──────── Input for this task ────────

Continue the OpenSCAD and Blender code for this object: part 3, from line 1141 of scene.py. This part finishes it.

────────
──────── Input for this task ────────

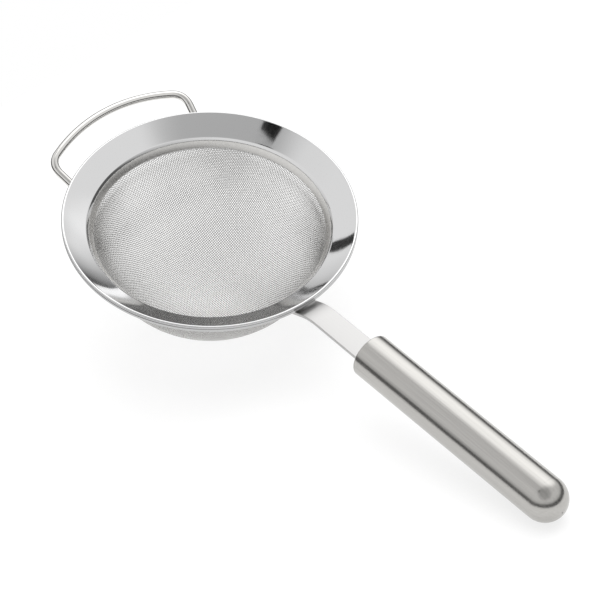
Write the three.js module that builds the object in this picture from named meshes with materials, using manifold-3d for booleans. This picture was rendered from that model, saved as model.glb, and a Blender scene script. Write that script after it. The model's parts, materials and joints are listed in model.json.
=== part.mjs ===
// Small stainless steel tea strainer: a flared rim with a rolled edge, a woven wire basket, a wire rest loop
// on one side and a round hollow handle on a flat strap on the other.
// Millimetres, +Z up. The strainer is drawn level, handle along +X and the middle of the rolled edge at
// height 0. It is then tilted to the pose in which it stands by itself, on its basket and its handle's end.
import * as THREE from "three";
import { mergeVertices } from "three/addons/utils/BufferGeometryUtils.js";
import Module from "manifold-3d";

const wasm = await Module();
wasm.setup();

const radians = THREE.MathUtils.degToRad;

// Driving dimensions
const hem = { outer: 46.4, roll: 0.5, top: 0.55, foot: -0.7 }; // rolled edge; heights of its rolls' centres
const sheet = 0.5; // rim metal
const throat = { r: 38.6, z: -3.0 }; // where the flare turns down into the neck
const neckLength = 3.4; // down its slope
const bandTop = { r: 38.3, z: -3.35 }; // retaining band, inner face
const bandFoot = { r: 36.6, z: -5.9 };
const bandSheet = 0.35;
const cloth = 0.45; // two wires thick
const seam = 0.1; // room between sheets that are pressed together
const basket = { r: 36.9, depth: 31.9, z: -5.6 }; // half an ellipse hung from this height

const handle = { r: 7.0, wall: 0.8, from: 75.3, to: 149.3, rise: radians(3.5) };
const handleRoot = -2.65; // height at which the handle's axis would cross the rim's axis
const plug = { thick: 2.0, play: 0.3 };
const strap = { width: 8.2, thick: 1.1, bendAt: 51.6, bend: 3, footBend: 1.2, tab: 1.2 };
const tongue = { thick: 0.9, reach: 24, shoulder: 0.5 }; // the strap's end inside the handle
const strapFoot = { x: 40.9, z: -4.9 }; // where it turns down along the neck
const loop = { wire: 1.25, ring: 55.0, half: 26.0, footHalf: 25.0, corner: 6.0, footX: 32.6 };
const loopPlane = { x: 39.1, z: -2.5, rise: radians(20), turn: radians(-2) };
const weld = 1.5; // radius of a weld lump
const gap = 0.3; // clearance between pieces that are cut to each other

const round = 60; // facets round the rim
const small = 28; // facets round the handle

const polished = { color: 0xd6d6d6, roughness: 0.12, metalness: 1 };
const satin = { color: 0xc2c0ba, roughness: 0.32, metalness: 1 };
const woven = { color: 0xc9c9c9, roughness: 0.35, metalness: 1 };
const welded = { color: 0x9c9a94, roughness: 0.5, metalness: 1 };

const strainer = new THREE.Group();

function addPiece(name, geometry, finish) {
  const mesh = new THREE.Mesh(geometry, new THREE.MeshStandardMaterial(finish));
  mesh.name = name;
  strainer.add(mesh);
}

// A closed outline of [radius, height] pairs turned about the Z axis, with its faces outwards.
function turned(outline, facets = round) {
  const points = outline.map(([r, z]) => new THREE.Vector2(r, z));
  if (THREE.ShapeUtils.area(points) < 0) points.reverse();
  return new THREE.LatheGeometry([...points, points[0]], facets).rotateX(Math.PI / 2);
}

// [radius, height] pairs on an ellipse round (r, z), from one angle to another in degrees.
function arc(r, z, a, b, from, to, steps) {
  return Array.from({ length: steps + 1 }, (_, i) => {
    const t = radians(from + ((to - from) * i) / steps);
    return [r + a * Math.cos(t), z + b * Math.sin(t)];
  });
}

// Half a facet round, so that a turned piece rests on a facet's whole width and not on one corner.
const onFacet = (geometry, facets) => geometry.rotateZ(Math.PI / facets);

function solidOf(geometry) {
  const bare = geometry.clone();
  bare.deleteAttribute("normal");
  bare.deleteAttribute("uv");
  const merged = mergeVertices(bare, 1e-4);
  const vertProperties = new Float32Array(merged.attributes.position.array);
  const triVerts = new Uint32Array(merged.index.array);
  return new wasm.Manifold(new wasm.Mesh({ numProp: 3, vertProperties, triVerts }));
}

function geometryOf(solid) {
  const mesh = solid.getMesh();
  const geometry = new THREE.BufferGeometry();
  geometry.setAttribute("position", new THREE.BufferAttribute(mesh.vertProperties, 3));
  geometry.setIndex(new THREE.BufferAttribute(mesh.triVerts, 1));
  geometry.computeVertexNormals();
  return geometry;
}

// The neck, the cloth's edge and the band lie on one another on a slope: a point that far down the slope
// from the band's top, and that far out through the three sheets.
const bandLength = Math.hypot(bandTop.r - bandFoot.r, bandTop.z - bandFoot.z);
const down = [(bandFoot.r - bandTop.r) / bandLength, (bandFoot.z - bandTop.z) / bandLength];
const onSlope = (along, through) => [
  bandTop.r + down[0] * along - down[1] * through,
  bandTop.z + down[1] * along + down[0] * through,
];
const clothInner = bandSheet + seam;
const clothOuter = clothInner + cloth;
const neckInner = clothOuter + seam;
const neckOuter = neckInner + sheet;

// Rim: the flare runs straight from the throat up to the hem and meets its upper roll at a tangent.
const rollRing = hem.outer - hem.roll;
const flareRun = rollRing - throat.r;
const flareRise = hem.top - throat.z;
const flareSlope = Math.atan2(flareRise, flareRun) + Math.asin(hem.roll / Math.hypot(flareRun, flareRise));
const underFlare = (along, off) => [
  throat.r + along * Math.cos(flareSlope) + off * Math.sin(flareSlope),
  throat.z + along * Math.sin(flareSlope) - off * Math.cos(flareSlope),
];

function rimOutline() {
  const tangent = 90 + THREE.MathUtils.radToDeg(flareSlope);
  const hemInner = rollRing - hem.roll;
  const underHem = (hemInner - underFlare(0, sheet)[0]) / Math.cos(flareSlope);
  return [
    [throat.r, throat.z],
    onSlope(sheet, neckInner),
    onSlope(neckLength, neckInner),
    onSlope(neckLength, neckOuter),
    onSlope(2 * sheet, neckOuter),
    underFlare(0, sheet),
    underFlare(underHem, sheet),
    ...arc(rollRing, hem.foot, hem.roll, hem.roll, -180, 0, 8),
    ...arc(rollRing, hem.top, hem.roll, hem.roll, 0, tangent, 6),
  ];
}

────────

*Work instructions:* Extract exactly and only the span of lines that begins at the line containing "Write the three.js" and ends at the line containing "const radians = THREE.MathUtils.degToRad;".

*Task response:*
Write the three.js module that builds the object in this picture from named meshes with materials, using manifold-3d for booleans. This picture was rendered from that model, saved as model.glb, and a Blender scene script. Write that script after it. The model's parts, materials and joints are listed in model.json.
=== part.mjs ===
// Small stainless steel tea strainer: a flared rim with a rolled edge, a woven wire basket, a wire rest loop
// on one side and a round hollow handle on a flat strap on the other.
// Millimetres, +Z up. The strainer is drawn level, handle along +X and the middle of the rolled edge at
// height 0. It is then tilted to the pose in which it stands by itself, on its basket and its handle's end.
import * as THREE from "three";
import { mergeVertices } from "three/addons/utils/BufferGeometryUtils.js";
import Module from "manifold-3d";

const wasm = await Module();
wasm.setup();

const radians = THREE.MathUtils.degToRad;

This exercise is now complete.